Leann Sutherland was 21 and suffering from chronic migraines when one of Scotland’s top surgeons offered to operate.
She was told she would be in hospital for a few days and had a 60% chance of improvement. Instead she was in for months while Sam Eljamel operated on her seven times.
The BBC can reveal her surgeon – the former head of neurosurgery at NHS Tayside – was harming patients and putting them at risk for years but the health board let him carry on regardless.
NHS Tayside has consistently claimed it only knew about concerns from June 2013 and that they put him under supervision at that point but an NHS whistleblower has told the BBC the health board knew as early as 2009 that there were serious concerns.
BBC Scotland has spoken to three surgeons who worked under Mr Eljamel at Tayside. All three said he was a bully who was allowed to get away with harming patients.
All three said there was a lack of accountability in the department and that Mr Eljamel was allowed to behave as if he were a “god” – partly because of the research funding he brought to the department.
The health board told the BBC it was working with the Scottish government to support an independent review of patients’ care under Mr Eljamel and that it could not comment on individual cases.

Before her operation in 2011 Leann used to work full-time and go on holidays abroad with friends but her life was blighted by migraines.
Mr Eljamel, reputed to be the best neurosurgeon in Scotland, told her he could help.
It would be one operation and she would be home in a matter of days, she was told.
He would remove a small part of her skull to alleviate pressure and he told her he would use a new glue to seal the wound.
Leann told “Unfortunately it did not seal properly and it burst.
“The wound burst open and the brain fluid started to pour out the back of my neck.”
She says the next day her hospital bed was “soaked” with her spinal fluid.
When she got up to use the bathroom she collapsed and said the fluid went all over the floor.

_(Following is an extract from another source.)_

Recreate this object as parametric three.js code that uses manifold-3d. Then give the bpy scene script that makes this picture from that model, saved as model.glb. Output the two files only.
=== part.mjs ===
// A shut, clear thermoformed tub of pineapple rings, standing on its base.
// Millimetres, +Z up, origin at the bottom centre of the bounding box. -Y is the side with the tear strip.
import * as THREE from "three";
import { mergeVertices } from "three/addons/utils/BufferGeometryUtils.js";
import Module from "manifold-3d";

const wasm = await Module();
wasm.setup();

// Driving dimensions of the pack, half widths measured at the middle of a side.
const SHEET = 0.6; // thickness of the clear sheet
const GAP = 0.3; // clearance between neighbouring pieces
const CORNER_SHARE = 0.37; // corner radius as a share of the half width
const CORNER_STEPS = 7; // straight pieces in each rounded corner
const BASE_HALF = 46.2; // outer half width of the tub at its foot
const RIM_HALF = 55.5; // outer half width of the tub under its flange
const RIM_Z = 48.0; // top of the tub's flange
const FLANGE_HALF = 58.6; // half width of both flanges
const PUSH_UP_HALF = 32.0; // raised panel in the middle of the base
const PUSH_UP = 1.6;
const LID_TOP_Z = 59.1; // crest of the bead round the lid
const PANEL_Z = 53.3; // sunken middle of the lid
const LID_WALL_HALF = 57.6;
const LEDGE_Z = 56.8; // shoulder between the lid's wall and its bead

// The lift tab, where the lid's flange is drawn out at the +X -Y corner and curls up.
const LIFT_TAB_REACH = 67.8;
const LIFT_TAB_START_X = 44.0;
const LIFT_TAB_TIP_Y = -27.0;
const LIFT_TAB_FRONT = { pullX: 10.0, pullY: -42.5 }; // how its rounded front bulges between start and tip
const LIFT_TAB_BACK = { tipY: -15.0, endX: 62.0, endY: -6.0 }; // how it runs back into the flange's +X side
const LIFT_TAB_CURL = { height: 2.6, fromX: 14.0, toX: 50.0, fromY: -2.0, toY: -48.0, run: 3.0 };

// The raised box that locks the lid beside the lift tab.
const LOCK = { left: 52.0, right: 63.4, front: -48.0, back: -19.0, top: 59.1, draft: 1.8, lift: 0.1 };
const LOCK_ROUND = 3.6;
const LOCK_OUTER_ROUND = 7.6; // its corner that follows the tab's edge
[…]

A nurse put a wet floor warning sign on the area.
Leann says that her mum had to chase Mr Eljamel down a corridor to get him to come and look at her – at which point she was rushed back into surgery.

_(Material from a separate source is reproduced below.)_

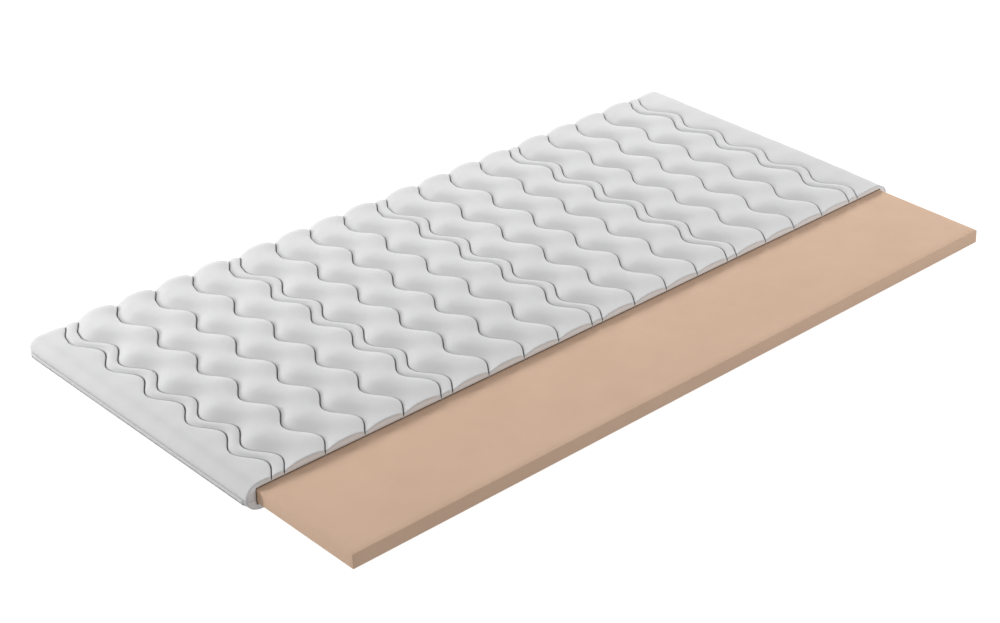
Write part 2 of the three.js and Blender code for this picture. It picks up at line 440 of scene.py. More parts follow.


# the cut face of a panel: cloth edge, wadding set back a little, and the inner cloth's edge, whose dark
# colour is painted shade
def layeredCut(shell, outerLine, outer, inner, seed):
    depth = inner - outer
    thick = np.linalg.norm(depth, axis=1, keepdims=True)
    skin = np.minimum(cover["clothThick"] / thick, cover["mostEdge"])
    lining = np.minimum(cover["liningHigh"] / thick, cover["mostEdge"])
    waddingShares = cover["waddingShares"]
    fluffX, fluffZ = outer.T * cover["fluffFineness"]
    lines = [outerLine]

    def layer(share, back):
        flat = outer + depth * share
        points = np.column_stack([flat[:, 0], np.broadcast_to(cutY + back, len(flat)), flat[:, 1]])
        lines.append(addPoints(shell, points, flat))

    layer(skin, 0.0)
    for k, share in enumerate(waddingShares):
        fluff = np.abs(uneven(fluffX, fluffZ + seed + k * cover["layerShift"], cover["fluffSize"]))
        inside = 0 < k < len(waddingShares) - 1
        layer(skin + (1 - skin - lining) * share, cover["cutRecess"] - fluff * cover["fluff"] * inside)
    layer(1 - lining, cover["liningBack"])
    layer(1.0, cover["liningBack"])
    last = len(lines) - 1
    for k in range(last):
        look = 2 if k >= last - 2 else 1  # the inner cloth's edge, painted dark as shade, is the last of the cut
        smooth = look == 1 and k > 1  # the outer cloth's edge and the step behind it stay sharp
        bridge(shell, lines[k], lines[k + 1], look, smooth)
    return lines


# the walls round the foam's room, with the face along the foam and the rim at the seam
def closeRoom(shell, lines, rim, sideCount, faceZ):
    innerLine = lines[-1]
    nearZ, farZ = (shell["points"][innerLine[k]][2] for k in (0, -1))
    backLow = addPoints(shell, [(roomNearX, roomBackY, nearZ), (roomFarX, roomBackY, farZ)])
    backHigh = addPoints(shell, [(roomNearX, roomBackY, faceZ), (roomFarX, roomBackY, faceZ)])
    nearSide = innerLine[:sideCount + 1]
    farSide = innerLine[-sideCount - 1:]
    addFace(shell, [*nearSide, backHigh[0], backLow[0]], 0, False)
    addFace(shell, [*farSide, backLow[1], backHigh[1]], 0, False)
    addFace(shell, [*backHigh, backLow[1], backLow[0]], 0, False)
    addFace(shell, [*innerLine[sideCount:-sideCount], backHigh[1], backHigh[0]], 0, False)
    startSide = [line[0] for line in reversed(lines)]
    endSide = [line[-1] for line in lines]
    addFace(shell, [*startSide, *rim, *endSide, backLow[1], backLow[0]], 0, False)


# moves the inner line's end round a roll to where lines out from the roll's centre meet the foam's
# room, and gives the number of the point at the room's corner
def meetRoom(inner, outer, part, centreX, centreZ, wallX, faceZ):
    toWall = abs(wallX - centreX)
    toFace = abs(faceZ - centreZ)
    away = outer[part] - np.array([centreX, centreZ])
    share = np.minimum(
        toWall / np.maximum(np.abs(away[:, 0]), tiny),
        toFace / np.maximum(np.abs(away[:, 1]), tiny),
    )
    found = np.array([centreX, centreZ]) + away * share[:, None]
    corner = np.array([wallX, faceZ])
    nearest = int(np.argmin(np.linalg.norm(found - corner, axis=1)))
    found[nearest] = corner
    inner[part] = found
    return nearest


# Quilted top panel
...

Leann spent months in hospital. She contracted meningitis and developed hydrocephalus. Mr Eljamel ordered her to have four lumbar punctures – which her medical notes say she specifically should not have had.

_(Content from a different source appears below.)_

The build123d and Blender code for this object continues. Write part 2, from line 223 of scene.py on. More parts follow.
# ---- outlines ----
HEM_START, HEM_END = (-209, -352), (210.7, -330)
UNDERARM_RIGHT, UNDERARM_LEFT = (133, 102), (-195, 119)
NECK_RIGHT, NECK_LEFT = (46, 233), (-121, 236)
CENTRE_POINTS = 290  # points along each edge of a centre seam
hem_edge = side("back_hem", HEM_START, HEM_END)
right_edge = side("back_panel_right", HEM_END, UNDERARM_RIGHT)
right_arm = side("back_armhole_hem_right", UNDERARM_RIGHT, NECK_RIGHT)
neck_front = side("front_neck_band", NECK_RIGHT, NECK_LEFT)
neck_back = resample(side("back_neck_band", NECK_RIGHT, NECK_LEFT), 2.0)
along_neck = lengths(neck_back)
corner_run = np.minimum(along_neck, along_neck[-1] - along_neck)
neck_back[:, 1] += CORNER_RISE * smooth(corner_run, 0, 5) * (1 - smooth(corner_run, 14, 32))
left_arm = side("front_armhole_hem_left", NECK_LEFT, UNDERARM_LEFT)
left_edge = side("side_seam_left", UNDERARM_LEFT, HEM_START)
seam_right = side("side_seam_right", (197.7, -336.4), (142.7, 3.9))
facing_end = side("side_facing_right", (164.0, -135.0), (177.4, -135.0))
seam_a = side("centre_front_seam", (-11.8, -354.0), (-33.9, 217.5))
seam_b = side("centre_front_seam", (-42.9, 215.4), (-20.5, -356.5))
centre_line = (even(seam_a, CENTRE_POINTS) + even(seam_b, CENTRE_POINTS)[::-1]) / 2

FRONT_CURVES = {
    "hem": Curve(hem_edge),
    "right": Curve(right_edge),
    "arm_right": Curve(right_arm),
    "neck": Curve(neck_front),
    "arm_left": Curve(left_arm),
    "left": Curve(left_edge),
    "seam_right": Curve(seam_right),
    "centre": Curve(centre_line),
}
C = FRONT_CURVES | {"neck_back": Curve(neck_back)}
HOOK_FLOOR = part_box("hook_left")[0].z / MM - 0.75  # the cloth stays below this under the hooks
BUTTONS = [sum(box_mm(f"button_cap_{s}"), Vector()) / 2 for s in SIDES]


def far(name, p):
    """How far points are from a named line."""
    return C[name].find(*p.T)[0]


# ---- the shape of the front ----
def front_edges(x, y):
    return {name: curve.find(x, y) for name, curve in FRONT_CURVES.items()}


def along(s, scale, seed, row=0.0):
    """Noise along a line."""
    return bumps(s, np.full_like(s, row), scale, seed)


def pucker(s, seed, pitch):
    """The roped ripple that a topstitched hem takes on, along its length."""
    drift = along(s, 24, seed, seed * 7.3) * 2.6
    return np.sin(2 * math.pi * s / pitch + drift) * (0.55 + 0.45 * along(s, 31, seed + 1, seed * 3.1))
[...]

Leann knows now he was using the glue as part of a research trial.
“Experimenting on me – that’s what he was doing,” she says.
“There can’t be any other reason to try a glue, try different shunts, that’s experimenting.
“I was his guinea pig.”
She adds: “He had free rein on my body. He was playing God with my body and the NHS handed him the scalpel, seven times.”
When Leann tried to raise concerns with staff she was told that Mr Eljamel had saved her life. She was not told that he was under investigation, nor that he had been later forced to step down.
It was only after seeing recent BBC coverage she realised she was not alone.
The impact
Leann is now 33. She lives in constant pain. She needs crutches to walk and has a tube – called a shunt – through her body controlling her spinal fluid.
“Everything is changed,” she says. “My dream was to be a police officer and that will never happen.
“I struggle with that, not being able to have the career you want, not being able to have the lifestyle you want, not being able to have children.
“A lot of things have been taken away through no fault of my own.”
Leann is one of 100 patients calling for a public inquiry to find out exactly what harm Mr Eljamel did.
The damage to her and other patients is irreversible but she wants to ensure the health board is held accountable and that no other surgeon can cause such damage.